- Theatrical release poster
- Directed by: Henry I
- Produced by: Hasan Jakariya
- Starring: Aadukalam Murugadoss; Velina; Baby Pratiksha; Bagavathi Perumal;
- Cinematography: Nikki Kannan
- Edited by: P. Ajithkumar
- Music by: Shankar Rangarajan
- Production company: Moonwalk Pictures
- Release date: 17 March 2023;
- Country: India
- Language: Tamil

= Raja Magal (film) =

2023 Tamil language drama film

Raja Magal ( King's daughter) is a 2023 Indian Tamil-language drama film directed by Henry I and starring Aadukalam Murugadoss, Velina, Baby Pratiksha and Bagavathi Perumal. It was released on 17 March 2023.

== Cast ==
- Aadukalam Murugadoss as Sundaram
- Velina as Vasantha
- Baby Pratiksha as Kanmani
- Bagavathi Perumal
- Franklin

==Production==
The film marked the first lead role for actor Aadukalam Murugadoss, who had earlier portrayed supporting roles.
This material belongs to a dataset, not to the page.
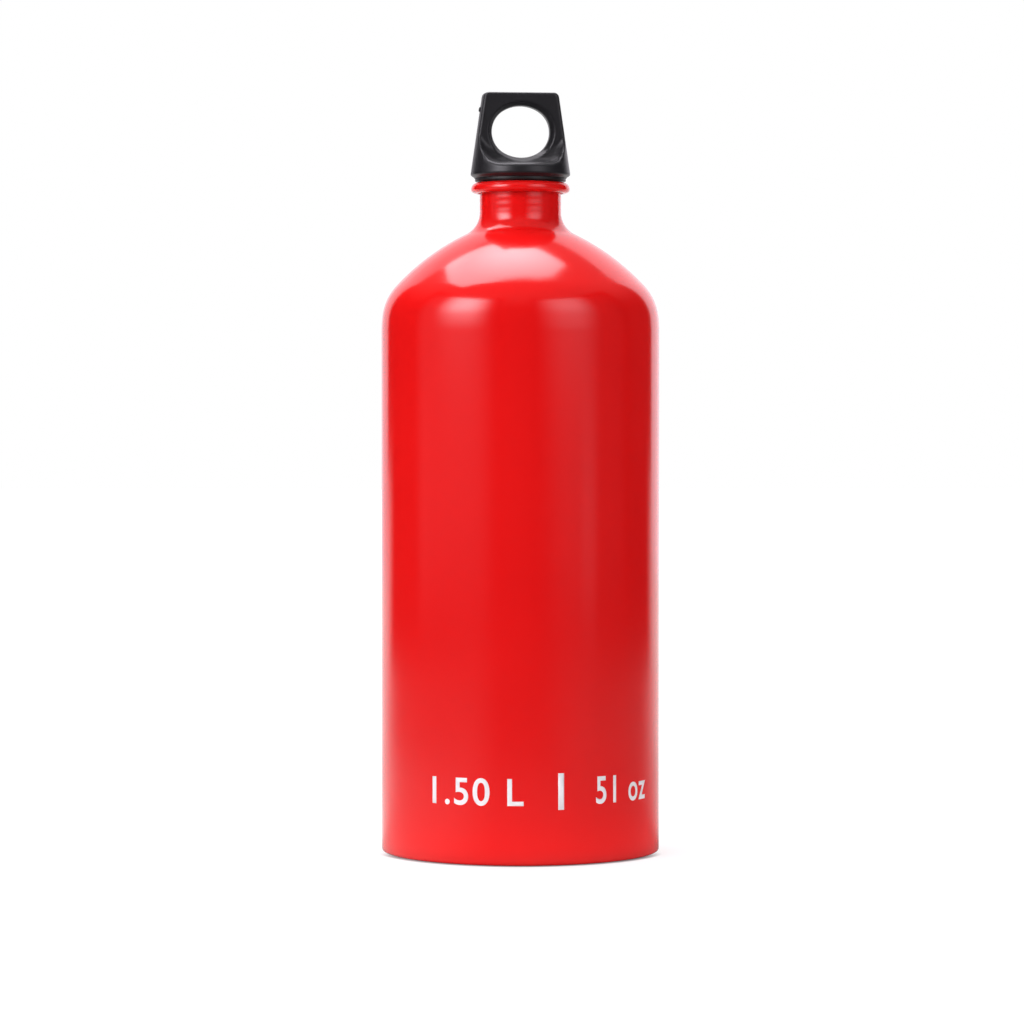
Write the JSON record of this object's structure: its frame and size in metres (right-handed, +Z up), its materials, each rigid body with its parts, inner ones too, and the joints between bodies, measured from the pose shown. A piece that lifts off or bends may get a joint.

It became the second directorial venture for Henry after Akilan (2012).

== Reception ==
The film was released on 17 March 2023 across Tamil Nadu. A critic from Hindustan Times gave the film a positive review, praising the performance of the child actress. A reviewer from Dina Thanthi gave the film a mixed review, noting that several scenes in the film seemed "serial-like". Further mixed reviews were provided to the film from critics from Thinaboomi and Virakesari.